Human tracking becomes a physical dance. When I track, I like to move very methodically and deliberately. Every single movement matters. Just because I’m tracking and I’m on the trail of the track line, I could be moving too fast, thus creating a huge disturbance to the baseline. So instead, I like to move slowly. I try to step and sound like the natural baseline around me to stay within or below it. If I’m not mindful of that, I become the disturbance.

When it comes to missing or lost hikers, topography plays a large role in how people maneuver through the landscape. People naturally travel on the path of least resistance, like most animals.
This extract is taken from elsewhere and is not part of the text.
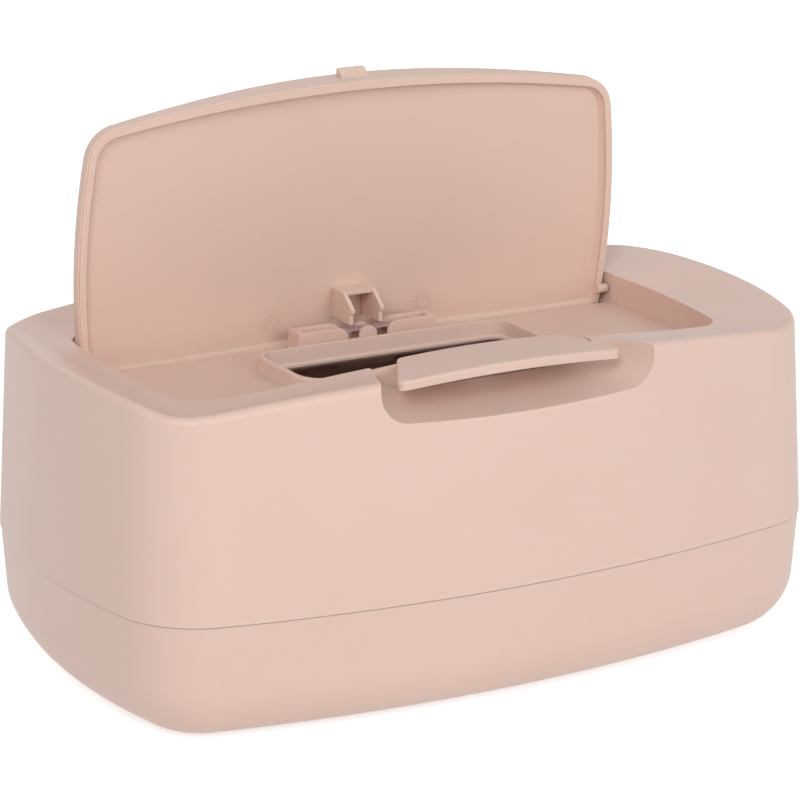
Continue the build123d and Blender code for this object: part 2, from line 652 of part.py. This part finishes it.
def make_coil():
    """Return the small coil between the button's arm and the deck."""
    low = TAIL_BOTTOM_Z + ARM_THICK
    high = DECK_Z - DECK_THICK
    rise_z = high - low - 2 * COIL_WIRE_R
    path = Helix(rise_z / COIL_TURNS, rise_z, COIL_R)
    wire = Plane(path @ 0, z_dir=path % 0) * Circle(COIL_WIRE_R)
    coil = sweep(wire, path)
    return Pos(0, ARM_BACK_Y - COIL_R - COIL_WIRE_R, low + COIL_WIRE_R) * coil


os.makedirs("parts", exist_ok=True)
nodes = {
    "base_tray": make_base(),
    "foot_front_left": foot_pad(-FOOT_X, -FOOT_PAD_Y),
    "foot_front_right": foot_pad(FOOT_X, -FOOT_PAD_Y),
    "foot_back_left": foot_pad(-FOOT_X, FOOT_PAD_Y),
    "foot_back_right": foot_pad(FOOT_X, FOOT_PAD_Y),
    "upper_housing": make_housing(),
    "lid": make_lid(),
    "hinge_pin_left": hinge_pin(-1),
    "hinge_pin_right": hinge_pin(1),
    "leaf_spring": make_leaf_spring(),
    "release_button": make_button(),
    "button_pin_left": button_pin(-1),
    "button_pin_right": button_pin(1),
    "button_spring": make_coil(),
}
for name, shape in nodes.items():
    export_step(shape, f"parts/{name}.step")
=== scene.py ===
"""Baby wipes box: finishes and studio over the CAD frame.

Lengths are in metres in Blender and in millimetres where a name ends in _mm. +Z is up,
the front with its release button is -Y, and the lid stands open as in the photograph.
"""

import logging
from dataclasses import dataclass
from enum import Enum
from math import cos, radians, sin

import bpy
from mathutils import Matrix, Vector

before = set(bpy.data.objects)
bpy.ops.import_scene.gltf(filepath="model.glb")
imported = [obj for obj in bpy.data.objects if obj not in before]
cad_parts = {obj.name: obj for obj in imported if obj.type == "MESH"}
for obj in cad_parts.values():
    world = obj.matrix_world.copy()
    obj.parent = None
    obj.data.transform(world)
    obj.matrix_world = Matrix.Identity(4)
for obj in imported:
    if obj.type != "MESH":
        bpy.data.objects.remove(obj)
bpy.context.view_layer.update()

LOG = logging.getLogger("wipes_box")
MM = 0.001
WHITE = (1.0, 1.0, 1.0, 1.0)

# Sockets of the colour mix node, which Blender tells apart by number only.
MIX_FIRST, MIX_SECOND, MIX_RESULT = 6, 7, 2

# How far each finish strays from its own roughness, below and above.
PLASTIC_SPREAD = (0.03, 0.03)
STEEL_SPREAD = (0.07, 0.10)

# Light inside the plastic: its share, and how far red, green and blue go next to each other.
GLOW_SHARE = 0.5
GLOW_REACH = (1.0, 0.72, 0.62)

# Detail and roughness of the noise behind the slow drift of tone and behind the grain.
FLOW_DETAIL, FLOW_ROUGHNESS = 3.0, 0.45
GRAIN_DETAIL, GRAIN_ROUGHNESS = 2.0, 0.6
GRAIN_STRENGTH = 0.55

# The lines on steel run along X, as the pins do.
LINE_DETAIL = 2.0
LINE_STRETCH = (0.08, 1.0, 1.0)


class Grain(Enum):
    """How a moulded surface was finished, as grain size and depth in millimetres."""

    SPARK_ERODED = (0.45, 0.010)
    FINE_MATT = (0.30, 0.004)
    POLISHED = (1.20, 0.001)


def linear(colour: str) -> tuple[float, float, float, float]:
    """Turn an sRGB hex colour into linear values.

    Args:
        colour: Six hex digits with a leading hash.

    Returns:
        Red, green, blue and an alpha of 1.
    """
    parts = [int(colour[at:at + 2], 16) / 255 for at in (1, 3, 5)]
    values = [p / 12.92 if p <= 0.04045 else ((p + 0.055) / 1.055) ** 2.4 for p in parts]
    return (values[0], values[1], values[2], 1.0)


def per_mm(size_mm: float) -> float:
    """Give the scale of a pattern whose features are this many millimetres apart."""
    return 1.0 / (size_mm * MM)


def roughness_range(middle: float, spread: tuple[float, float]) -> dict[str, float]:
    """Give the limits of a roughness that strays this far below and above its middle."""
    return {"To Min": middle - spread[0], "To Max": middle + spread[1]}


def add_node(
    tree: bpy.types.NodeTree,
    kind: str,
    settings: dict[str, object] | None = None,
    links: dict[str | int, bpy.types.NodeSocket] | None = None,
) -> bpy.types.Node:
    """Add one node with its settings and its links.

    Args:
        tree: Node tree that gets the node.
        kind: Blender's name for the type of node.
        settings: Values by the name of an input socket, or of a property of the node.
        links: Output sockets by the name or number of the input that each one feeds.

    Returns:
        The new node.
    """
    node = tree.nodes.new(kind)
    for name, value in (settings or {}).items():
        if name in node.inputs:
            node.inputs[name].default_value = value
        else:
            setattr(node, name, value)
    for name, socket in (links or {}).items():
        tree.links.new(socket, node.inputs[name])
    return node


def shown_as_background(tree: bpy.types.NodeTree) -> bpy.types.NodeSocket:
    """Tell the rays that show the background from those that carry its light.

    Args:
        tree: Node tree of the floor or of the world.

    Returns:
        A socket with 1 for what the camera, a mirror or glass shows, and 0 for soft light.
    """
    path = add_node(tree, "ShaderNodeLightPath")
    direct = add_node(
        tree, "ShaderNodeMath", {"operation": "MAXIMUM"},
        {0: path.outputs["Is Camera Ray"], 1: path.outputs["Is Glossy Ray"]},
    )
    shown = add_node(
        tree, "ShaderNodeMath", {"operation": "MAXIMUM"},
        {0: direct.outputs[0], 1: path.outputs["Is Transmission Ray"]},
    )
    return shown.outputs[0]


def new_tree(name: str) -> tuple[bpy.types.Material, bpy.types.NodeTree]:
    """Make an empty material.

    Args:
        name: Name of the material.

    Returns:
        The material and its node tree.
    """
    material = bpy.data.materials.new(name)
    material.use_nodes = True
    material.node_tree.nodes.clear()
    return material, material.node_tree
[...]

However, when you’re dealing with fugitives on the run who don’t want to be found, their intentions will dictate their actions. To confuse the trail, they may choose to jump from substrate to substrate, from rock to log and other various maneuvers. This specific kind of tracking is a subject I won’t delve deeper into, and there’s an obvious reason why I won’t present the tactics of how to track a fugitive for all to read. Those skills remain a guarded secret that’s only given to those who have earned it. But when it comes to finding a missing hiker, lost person or child, I’ll teach you everything I know.

Final Thoughts on Human Tracking

I can go into great detail about human tracking. But the primary purpose of this article is to shed light on the biggest overall contributing factor when dealing with tracking humans, and that is intention.

To be an effective tracker, you must continue to press your skills every chance you get. Take as much training as you can, and practice even more. The journey to becoming a tracker is a fascinating and intriguing trail. Not only will you learn about the environment around you and begin to recognize rhythm and disruption, but you will also begin to discover the depths within yourself through this journey.

So, find a friend and go to the park or the woods. Take turns walking, jogging or running through the underbrush, and have your partner track you. It’s dirt time.